Le cas de Christian Ganczarski est très éloigné de celui de Bilal Taghi, un détenu qui avait tenté d’assassiner un de ses gardiens, le 4 septembre 2016, à la maison d’arrêt d’Osny (Val-d’Oise), au moyen d’une lame artisanale. Bilal Taghi, condamné à cinq ans de prison pour une tentative de départ raté en Syrie, était placé dans une « unité dédiée », un de ces quartiers spécifiques créés en 2015 pour tenter d’endiguer la radicalisation en prison. Un mois après cette agression, le ministère de la justice avait mis fin au dispositif.
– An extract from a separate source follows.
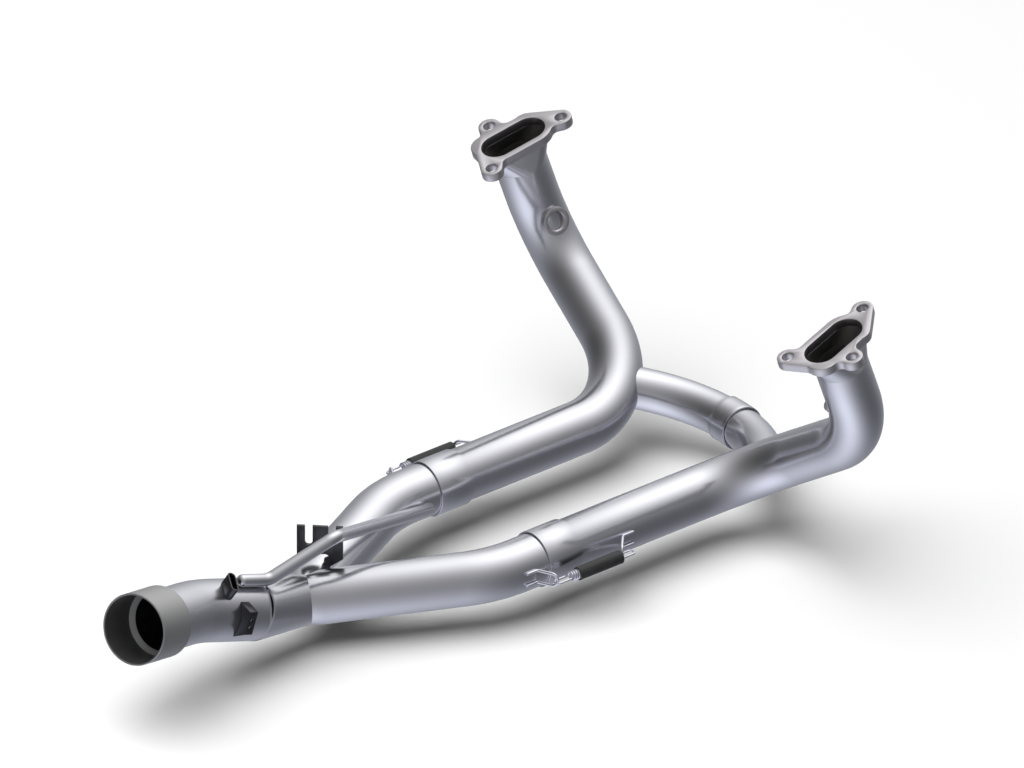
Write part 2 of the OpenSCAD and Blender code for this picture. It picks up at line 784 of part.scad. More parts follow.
// Cable bracket that stands in the crotch of the two branches
module cable_bracket() {
    color(bracket_grey) placed() difference() {
        translate([-fork_left, -fork_back, fork_top]) rotate([90, 0, fork_turn])
            translate([0, 0, -fork_t]) linear_extrude(fork_t) fork_outline();
        branch_bar(pipe_r + seat_gap, 0);
        mirrored() branch_bar(pipe_r + seat_gap, 0);
    }
}

// Places its children on the collector: x to the right, y up and z rearward
module on_body(at) {
    multmatrix(axes(rim_centre + at * body_dir, [1, 0, 0], body_up, body_dir)) children();
}

// Oblong loop that stands on the collector
socket_twist = 18;
module stop_socket() {
    half = (socket_l - socket_w) / 2;
    color(bracket_grey) placed() difference() {
        on_body(socket_at) rotate([0, 0, socket_angle]) rotate([0, 90, 0]) rotate([0, 0, 90 - socket_twist])
            translate([0, 0, body_or / 2]) linear_extrude(body_or / 2 + socket_h) difference() {
                oblong(half, socket_w);
                oblong(half, socket_w - 2 * socket_wall);
            }
        on_body(0) cylinder(h = 2 * socket_at, r = body_or + seat_gap);
    }
}

// Oblong with its ends some way either side of the middle
module oblong(half, width) {
    for (s = [-1, 1]) translate([s * half, 0]) circle(d = width);
    square([2 * half, width], center = true);
}

// Corners of the channel's web: out from the collector's axis as shares of its reach, and
// up from that axis as shares of its height
web_shares = [[0.3, 0.5], [0.541, 0.506], [1, 0.4], [1, -0.205], [0.506, -0.494], [0.3, -0.5]];
hole_shares = [0.3, 0.62];

module web_outline(inset) {
    offset(delta = -inset) polygon([for (p = web_shares) [p.x * channel_reach, p.y * channel_h]]);
}

// Channel bracket on the right of the collector, folded forward at its top and its side
module channel_bracket() {
    side_h = (web_shares[2].y - web_shares[3].y) * channel_h;
    color(bracket_grey) placed() difference() {
        on_body(channel_at) difference() {
            translate([0, 0, -channel_d]) linear_extrude(channel_d) web_outline(0);
            translate([0, -sheet_t, -channel_d - cut]) linear_extrude(channel_d + cut - sheet_t)
                translate([-sheet_t, 0]) web_outline(0);
            for (share = hole_shares)
                translate([channel_reach, web_shares[3].y * channel_h + share * side_h, -channel_d / 2])
                    rotate([0, 90, 0]) cylinder(h = 2 * (sheet_t + cut), d = channel_hole, center = true);
        }
        on_body(0) cylinder(h = 2 * channel_at, r = body_or + seat_gap);
    }
}

module right_flange() { placed() flange(); }
module left_flange() { placed() mirrored() flange(); }
module right_neck() { placed() neck(); }
module left_neck() { placed() mirrored() neck(); }
module right_header_tube() { placed() header_tube(); }
module left_header_tube() { placed() mirrored() header_tube(); }
module right_port_bend() { placed() port_bend(); }
module left_port_bend() { placed() mirrored() port_bend(); }
module right_sensor_boss() { placed() sensor_boss(); }
module left_sensor_boss() { placed() mirrored() sensor_boss(); }
module right_branch_tube() { placed() branch_tube(); }
module left_branch_tube() { placed() mirrored() branch_tube(); }
module right_header_hook() { placed() header_hook(); }
module left_header_hook() { placed() mirrored() header_hook(); }
module right_branch_hook() { placed() branch_hook(); }
module left_branch_hook() { placed() mirrored() branch_hook(); }
module right_spring() { placed() spring(); }
module left_spring() { placed() mirrored() spring(); }
module right_spring_cover() { placed() spring_cover(); }
module left_spring_cover() { placed() mirrored() spring_cover(); }

left_flange();
right_flange();
left_neck();
right_neck();
left_header_tube();
right_header_tube();
left_port_bend();
right_port_bend();
left_sensor_boss();
right_sensor_boss();
crossover_tube();
crossover_stub();
left_branch_tube();
right_branch_tube();
merge_collector();
collector_body();
outlet_sleeve();
left_header_hook();
right_header_hook();
left_branch_hook();
right_branch_hook();
left_spring();
right_spring();
left_spring_cover();
right_spring_cover();
brace_rod();
cable_bracket();
stop_socket();
channel_bracket();
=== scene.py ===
# %% [markdown]
# # A motorbike's two-into-one exhaust link pipe
# The real object is welded up from thin stainless tube: two bent headers with three-eared port
# flanges, a slip-jointed crossover between them, two branches held on by springs, and one short
# collector that ends in a wider sleeve. It stands here as one rigid part.
# Everything is in metres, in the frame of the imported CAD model: the middle of the outlet's mouth is
# the origin, +Y points forward along the straight pipes, +X to the machine's right and +Z up.

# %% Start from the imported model
import bpy
import bmesh
import math
from mathutils import Matrix, Vector


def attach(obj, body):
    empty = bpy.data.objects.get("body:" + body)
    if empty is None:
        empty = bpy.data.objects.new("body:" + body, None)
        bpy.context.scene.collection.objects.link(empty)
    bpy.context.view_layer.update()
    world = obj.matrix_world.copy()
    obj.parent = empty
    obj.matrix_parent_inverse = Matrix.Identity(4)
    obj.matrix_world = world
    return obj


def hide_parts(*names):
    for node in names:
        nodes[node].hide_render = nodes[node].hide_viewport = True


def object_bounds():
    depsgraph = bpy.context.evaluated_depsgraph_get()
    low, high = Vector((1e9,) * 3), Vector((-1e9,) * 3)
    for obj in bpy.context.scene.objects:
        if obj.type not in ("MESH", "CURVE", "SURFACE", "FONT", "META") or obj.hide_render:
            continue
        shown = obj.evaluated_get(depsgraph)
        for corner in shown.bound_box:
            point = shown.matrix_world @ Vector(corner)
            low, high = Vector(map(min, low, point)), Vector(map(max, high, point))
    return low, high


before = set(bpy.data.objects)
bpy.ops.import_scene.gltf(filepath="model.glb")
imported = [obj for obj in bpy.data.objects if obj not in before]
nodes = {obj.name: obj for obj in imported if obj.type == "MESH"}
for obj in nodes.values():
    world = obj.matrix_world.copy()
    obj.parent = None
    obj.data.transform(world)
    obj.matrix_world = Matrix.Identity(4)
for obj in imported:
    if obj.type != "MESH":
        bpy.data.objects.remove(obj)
cad_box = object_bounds()
print("nodes:", len(nodes), "box:", [tuple(round(v, 4) for v in corner) for corner in cad_box])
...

Christian Ganczarski fait partie des quelque cinq cents détenus actuellement incarcérés en France dans le cadre de dossiers terroristes. Son incarcération est toutefois postérieure aux dispositifs mis en place depuis pour ce type de détenus. Désormais, les nouveaux prévenus ou condamnés pour terrorisme sont d’abord évalués dans des quartiers spécifiques pendant quatre mois, puis, selon leur profil, placés en régime ordinaire, à l’isolement, ou regroupés dans un quartier pour détenus violents (dit « QDV »). Il n’existe cependant qu’un seul QDV en France, celui de la maison d’arrêt de Lille-Sequedin, qui ne compte que vingt-huit places, déjà toutes occupées par des détenus « terros ».

L’administration pénitentiaire doit prochainement faire des propositions pour améliorer la lutte contre la radicalisation en prison. Celles-ci devraient être intégrées dans un plan plus large de prévention de la radicalisation qui doit être annoncé prochainement par le premier ministre.